When humanity is lost, individuals become weak — not in their potential, but in their isolation.

They become trapped in a loop of accumulation, chasing wealth at the cost of their fellow men, and eventually, at the cost of themselves.

Behind the Illusion of Freedom: Division, Paranoia, and Despair

What lies beneath the surface of today’s digital revolutions isn’t always liberation — it’s often division and paranoia. In theory, decentralized systems remove the need for centralized trust. But in practice, they remove the need for human trust, replacing empathy with algorithms and cooperation with contracts.

The result is a growing culture of radical individualism, where people are taught that they don’t need each other — that they should be fully self-sufficient, distrustful, and guarded. But this illusion of independence only feeds a deeper truth:

We are not building a society — we are building silos.

In this world, the person next to you isn’t a companion — they’re a threat to your financial position. Or a resource. Or a brand. The more we buy into this ideology, the more we become tools for each other’s purposes — unaware participants in our own collective destruction.

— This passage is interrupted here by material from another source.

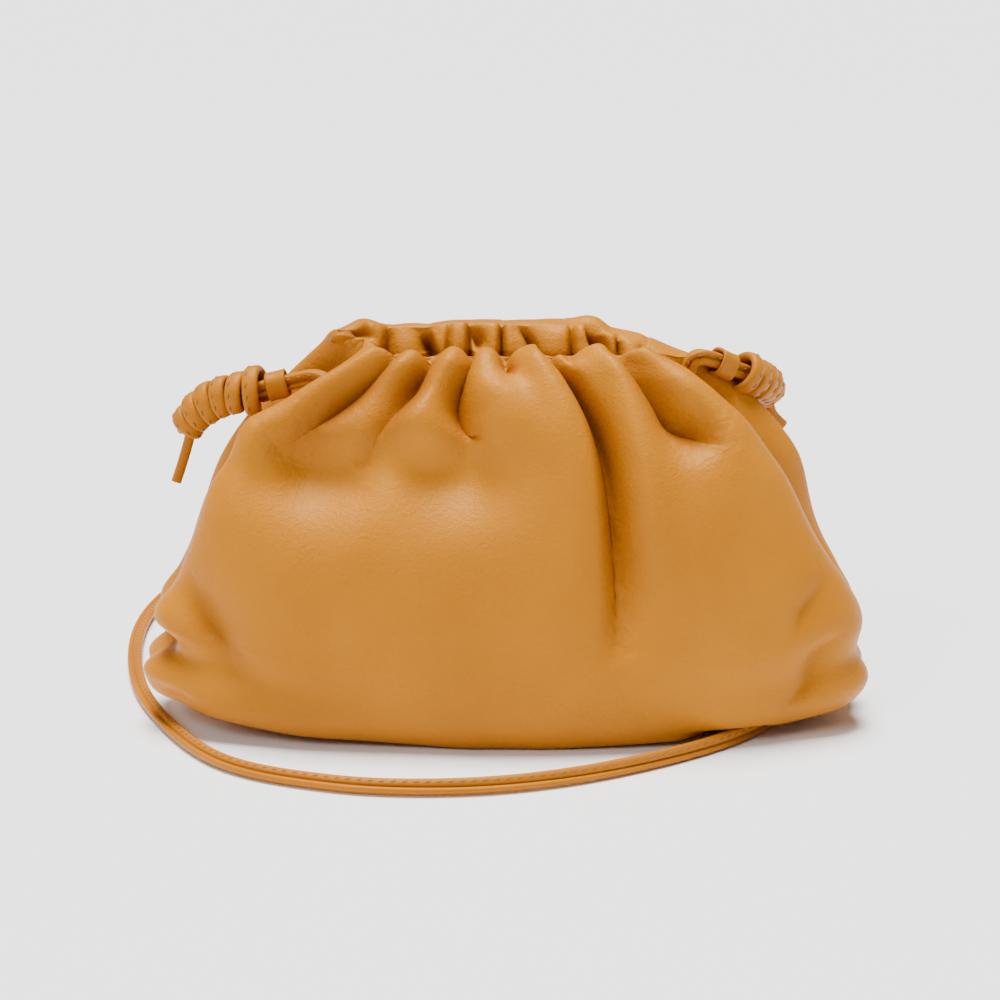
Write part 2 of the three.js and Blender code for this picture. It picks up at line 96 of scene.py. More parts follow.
# The tails: the way that their edge looks, and the share of the section at their first points
TAIL_FACES = (0.3, -1.0, 0.2)
TAIL_START = (0.75, 0.9, 0.97)

# Stitches, in millimetres where nothing else is said. Place: from the middle, of the width. Slant: the way
# sideways, of the way forward. Lead: how far before and behind the strap's direction is taken. Sink: into
# the leather, on the strap's upper face and elsewhere. Spread and rise: of the radius.
STITCH_PITCH = 3.3
STITCH_LENGTH = 2.0
STITCH_RADIUS = 0.25
STITCH_PLACE = 0.2
STITCH_SLANT = 0.18
STITCH_LEAD = 0.5
TOP_STITCH_SINK = 0.12
STITCH_SINK = 0.05
STITCH_SPREAD = 1.2
STITCH_RISE = 0.8
STITCH_SIDES = 6
# Rings of a stitch: place, of its length, size, of its radius, and lift in millimetres
STITCH_RINGS = (
    (-0.5, 0.35, -0.22),
    (-0.36, 0.9, 0.0),
    (0, 1.1, 0.06),
    (0.36, 0.9, 0.0),
    (0.5, 0.35, -0.22),
)

# The photograph's view, in degrees and metres, the sensor in millimetres. FIELD is its width at the bag.
CAMERA_ELEVATION = 15.0
CAMERA_DISTANCE = 0.9
CAMERA_TARGET = (-0.0015, 0.0, 0.068)
SENSOR = 36.0
FIELD = 0.303

# The stage, in metres. Suns: name, where from, strength, and spread in degrees.
FLOOR_SIZE = 40
FLOOR_COLOUR = (0.93, 0.925, 0.92)
WORLD_STRENGTH = 0.24
SUNS = (("top", (-0.04, 0.09, 1.0), 8.8, 32), ("front", (-0.80, -1.0, 1.0), 1.15, 25))

# Leather: shine, its tint, the painted crease shade's colour and how soon it shows, the grain's strength
SPECULAR = 0.30
SPECULAR_TINT = (1.0, 0.66, 0.28, 1)
PAINTED_SHADE_COLOUR = (0.50, 0.34, 0.25, 1)
PAINTED_SHADE_GAIN = 3.2
GRAIN_STRENGTH = 0.48

# Sections of the two panels, from the hem in the mouth over the lip and down to the middle of the base.
# The columns in their order are down: share of the way; left, right: half widths, of HALF_WIDTH; middle,
# edge_left, edge_right: heights, of LIP_HEIGHT; depth, side: distance from the middle plane at the middle
# and at the side, of HALF_DEPTH; tuck: how far the side seam sinks between the panels, of HALF_DEPTH.
FRONT_SECTIONS = (
    (0.00, 0.33, 0.35, 0.925, 0.91, 0.90, 0.0, 0.0, 0.02),
    (0.04, 0.345, 0.365, 0.965, 0.965, 0.965, 0.0, 0.0, 0.03),
    (0.07, 0.355, 0.375, 0.98, 0.99, 0.985, 0.09, 0.09, 0.07),
    (0.10, 0.40, 0.43, 0.97, 0.965, 0.945, 0.19, 0.17, 0.2),
    (0.17, 0.54, 0.54, 0.915, 0.89, 0.885, 0.33, 0.25, 0.36),
    (0.27, 0.69, 0.65, 0.82, 0.785, 0.785, 0.52, 0.29, 0.42),
    (0.40, 0.785, 0.765, 0.66, 0.665, 0.665, 0.75, 0.30, 0.38),
    (0.53, 0.85, 0.85, 0.47, 0.52, 0.52, 0.92, 0.29, 0.27),
    (0.64, 0.915, 0.94, 0.315, 0.385, 0.385, 1.0, 0.25, 0.15),
    (0.72, 0.965, 0.98, 0.215, 0.30, 0.285, 1.01, 0.22, 0.07),
    (0.78, 0.915, 0.965, 0.13, 0.235, 0.21, 0.985, 0.20, 0.05),
    (0.84, 1.0, 1.0, 0.06, 0.162, 0.14, 0.93, 0.20, 0.05),
    (0.90, 0.965, 0.95, 0.012, 0.10, 0.07, 0.8, 0.15, 0.06),
    (0.95, 0.85, 0.87, 0.0, 0.10, 0.045, 0.48, 0.10, 0.05),
    (1.00, 0.78, 0.8, 0.0, 0.09, 0.04, 0.0, 0.0, 0.0),
)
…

Reclaiming the Human Purpose of Technology

It doesn’t have to be this way.

Technology itself is not the enemy — it is a mirror. It reflects the values of those who create and use it. If we approach it with greed, fear, and ego, it will amplify those qualities. But if we build with purpose, connection, and integrity, it can still be the tool it was meant to be.

We must reframe the narrative:

  • Decentralization should serve community, not isolate individuals.

  • Innovation should enhance human dignity, not replace it.

  • Wealth should be shared progress, not digital conquest.

It’s time to ask ourselves: Are we using technology to build a better future — or are we simply engineering our own collapse?

The real revolution will not be technological — it will be human.